Bundespräsident fordert weitere Instrumente zur Erleichterung für Geringverdiener

Zurückhaltend reagierte Scholz auf einen Aufruf von Bundespräsident Frank-Walter Steinmeier, weitere Instrumente zur Erleichterung für Geringverdiener zu überlegen.
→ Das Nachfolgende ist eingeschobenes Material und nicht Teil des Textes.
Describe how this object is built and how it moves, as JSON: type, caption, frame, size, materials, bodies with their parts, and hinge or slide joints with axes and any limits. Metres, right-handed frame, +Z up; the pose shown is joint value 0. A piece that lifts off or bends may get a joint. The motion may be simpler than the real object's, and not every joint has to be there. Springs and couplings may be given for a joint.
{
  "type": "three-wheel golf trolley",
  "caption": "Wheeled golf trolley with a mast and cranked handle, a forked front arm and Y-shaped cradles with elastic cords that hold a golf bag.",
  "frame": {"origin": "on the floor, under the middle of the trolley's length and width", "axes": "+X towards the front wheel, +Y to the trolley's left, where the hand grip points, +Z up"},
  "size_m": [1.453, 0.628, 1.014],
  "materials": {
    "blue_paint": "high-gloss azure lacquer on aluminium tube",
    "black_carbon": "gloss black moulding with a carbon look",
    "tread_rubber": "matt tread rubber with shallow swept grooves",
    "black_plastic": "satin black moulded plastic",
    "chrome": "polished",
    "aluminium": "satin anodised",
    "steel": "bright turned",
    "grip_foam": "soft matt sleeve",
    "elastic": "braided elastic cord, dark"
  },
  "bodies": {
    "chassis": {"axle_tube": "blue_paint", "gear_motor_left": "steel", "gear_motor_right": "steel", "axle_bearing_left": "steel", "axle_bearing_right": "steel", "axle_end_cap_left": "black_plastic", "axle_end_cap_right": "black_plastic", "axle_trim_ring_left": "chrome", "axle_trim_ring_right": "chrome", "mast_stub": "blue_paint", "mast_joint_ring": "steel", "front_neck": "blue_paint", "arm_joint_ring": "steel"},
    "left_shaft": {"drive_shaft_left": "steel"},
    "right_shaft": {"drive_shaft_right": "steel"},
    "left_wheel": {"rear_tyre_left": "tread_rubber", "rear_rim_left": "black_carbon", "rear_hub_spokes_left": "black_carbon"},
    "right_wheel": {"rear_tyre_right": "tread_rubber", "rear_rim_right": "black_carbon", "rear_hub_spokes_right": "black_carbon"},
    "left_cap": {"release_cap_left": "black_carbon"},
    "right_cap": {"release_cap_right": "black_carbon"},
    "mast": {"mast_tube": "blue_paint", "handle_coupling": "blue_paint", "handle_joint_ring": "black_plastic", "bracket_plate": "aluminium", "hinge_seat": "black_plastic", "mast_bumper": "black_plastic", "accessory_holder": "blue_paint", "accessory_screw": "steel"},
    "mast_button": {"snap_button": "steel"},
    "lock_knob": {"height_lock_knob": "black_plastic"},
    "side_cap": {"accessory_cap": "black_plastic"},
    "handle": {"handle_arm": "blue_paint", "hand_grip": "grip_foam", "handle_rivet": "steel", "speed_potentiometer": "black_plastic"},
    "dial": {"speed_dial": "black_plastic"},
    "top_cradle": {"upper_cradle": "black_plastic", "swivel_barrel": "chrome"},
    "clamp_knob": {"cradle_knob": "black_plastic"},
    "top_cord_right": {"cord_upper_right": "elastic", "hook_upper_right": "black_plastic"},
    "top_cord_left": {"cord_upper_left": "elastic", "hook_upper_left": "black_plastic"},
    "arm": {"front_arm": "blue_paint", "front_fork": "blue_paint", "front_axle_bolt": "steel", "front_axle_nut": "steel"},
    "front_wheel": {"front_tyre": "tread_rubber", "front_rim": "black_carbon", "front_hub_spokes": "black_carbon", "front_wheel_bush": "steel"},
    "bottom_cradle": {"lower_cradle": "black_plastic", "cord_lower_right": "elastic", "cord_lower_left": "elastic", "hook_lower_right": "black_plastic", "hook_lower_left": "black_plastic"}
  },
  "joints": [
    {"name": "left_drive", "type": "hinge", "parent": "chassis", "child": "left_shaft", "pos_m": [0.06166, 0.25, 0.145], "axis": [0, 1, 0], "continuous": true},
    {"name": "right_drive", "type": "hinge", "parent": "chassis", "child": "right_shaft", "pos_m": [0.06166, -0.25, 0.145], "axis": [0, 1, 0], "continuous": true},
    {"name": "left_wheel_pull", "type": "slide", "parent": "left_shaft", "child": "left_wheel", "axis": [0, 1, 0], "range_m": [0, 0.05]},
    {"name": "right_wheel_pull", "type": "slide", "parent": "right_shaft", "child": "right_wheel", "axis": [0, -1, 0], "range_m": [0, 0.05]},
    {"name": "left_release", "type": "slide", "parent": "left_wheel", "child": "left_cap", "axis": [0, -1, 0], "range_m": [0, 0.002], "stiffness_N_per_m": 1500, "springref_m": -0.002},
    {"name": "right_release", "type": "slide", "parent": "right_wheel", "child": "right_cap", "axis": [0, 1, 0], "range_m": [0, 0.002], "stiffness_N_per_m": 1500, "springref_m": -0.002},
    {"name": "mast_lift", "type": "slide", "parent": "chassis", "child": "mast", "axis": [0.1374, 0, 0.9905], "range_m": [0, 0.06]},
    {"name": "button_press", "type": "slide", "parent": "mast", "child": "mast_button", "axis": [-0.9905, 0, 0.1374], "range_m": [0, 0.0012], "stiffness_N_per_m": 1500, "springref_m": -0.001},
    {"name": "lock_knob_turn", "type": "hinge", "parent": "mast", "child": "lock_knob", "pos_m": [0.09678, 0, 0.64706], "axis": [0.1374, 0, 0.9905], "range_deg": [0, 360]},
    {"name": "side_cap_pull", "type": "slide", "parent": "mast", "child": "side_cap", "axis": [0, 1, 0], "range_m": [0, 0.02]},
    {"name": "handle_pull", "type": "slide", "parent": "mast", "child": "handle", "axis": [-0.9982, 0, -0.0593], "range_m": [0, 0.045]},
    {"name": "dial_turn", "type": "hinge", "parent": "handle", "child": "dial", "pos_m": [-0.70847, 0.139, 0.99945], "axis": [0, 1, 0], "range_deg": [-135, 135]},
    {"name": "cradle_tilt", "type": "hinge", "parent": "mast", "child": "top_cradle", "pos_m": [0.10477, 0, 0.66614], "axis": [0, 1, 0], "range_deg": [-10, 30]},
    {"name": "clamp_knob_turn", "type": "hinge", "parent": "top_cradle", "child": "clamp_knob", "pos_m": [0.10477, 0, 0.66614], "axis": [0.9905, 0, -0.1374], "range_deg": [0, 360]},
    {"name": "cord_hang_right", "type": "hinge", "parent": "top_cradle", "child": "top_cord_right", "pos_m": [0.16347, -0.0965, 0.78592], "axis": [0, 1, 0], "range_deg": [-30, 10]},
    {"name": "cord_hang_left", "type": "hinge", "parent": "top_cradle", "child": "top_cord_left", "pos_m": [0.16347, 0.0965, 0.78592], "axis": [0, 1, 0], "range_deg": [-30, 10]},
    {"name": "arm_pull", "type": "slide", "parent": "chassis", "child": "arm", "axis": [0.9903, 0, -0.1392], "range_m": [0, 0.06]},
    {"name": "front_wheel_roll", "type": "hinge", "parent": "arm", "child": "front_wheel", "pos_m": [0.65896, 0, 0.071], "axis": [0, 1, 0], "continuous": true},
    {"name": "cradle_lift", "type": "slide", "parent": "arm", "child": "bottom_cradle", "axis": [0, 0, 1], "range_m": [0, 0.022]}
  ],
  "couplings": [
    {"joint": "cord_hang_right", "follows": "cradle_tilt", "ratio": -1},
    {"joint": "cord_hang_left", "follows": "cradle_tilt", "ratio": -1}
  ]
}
Der Kanzler verwies auf die bisherigen Entlastungsmaßnahmen in Höhe von 30 Milliarden Euro. „Gerade in diesem Augenblick werden alle diese Maßnahmen ausgerollt“, sagte er. „Ich kann ganz konkret sagen, dass meine Überzeugung ist, das wird jetzt nicht gehen, indem man ein 30-Milliarden-Euro-Paket beschließt - das ist noch gar nicht umgesetzt, viele Maßnahmen kommen ab dem 1.7., und viele haben davon noch gar nicht gehört, dass sie eine Entlastung bekommen - und dann diskutieren wir schon wieder die nächsten.“

Bundespräsident Frank-Walter Steinmeier hat sich angesichts der hohen Gaspreise für weitere Entlastungen für Geringverdiener ausgesprochen. "Das haben wir noch nicht erlebt, vierfach höhere Preise, nicht nur an den Tankstellen, sondern auch vor allen Dingen für das Gas, was gebraucht wird, um die Heizungen zuhause zu betreiben", sagte Steinmeier im am Sonntag ausgestrahlten ZDF-Sommerinterview. "Dasselbe gilt für die Industrie."

Steinmeier sagte weiter, die Pakete, die es bisher gegeben habe, seien gut und notwendig gewesen. "Aber man wird (...) Instrumente überlegen müssen, wie man insbesondere den Geringverdienern, wie man denen das Leben erleichtert." Nicht jeder profitiere in gleicher Weise von den Entlastungspaketen. Sie könnten insofern nur eine Art Zwischenstand sein.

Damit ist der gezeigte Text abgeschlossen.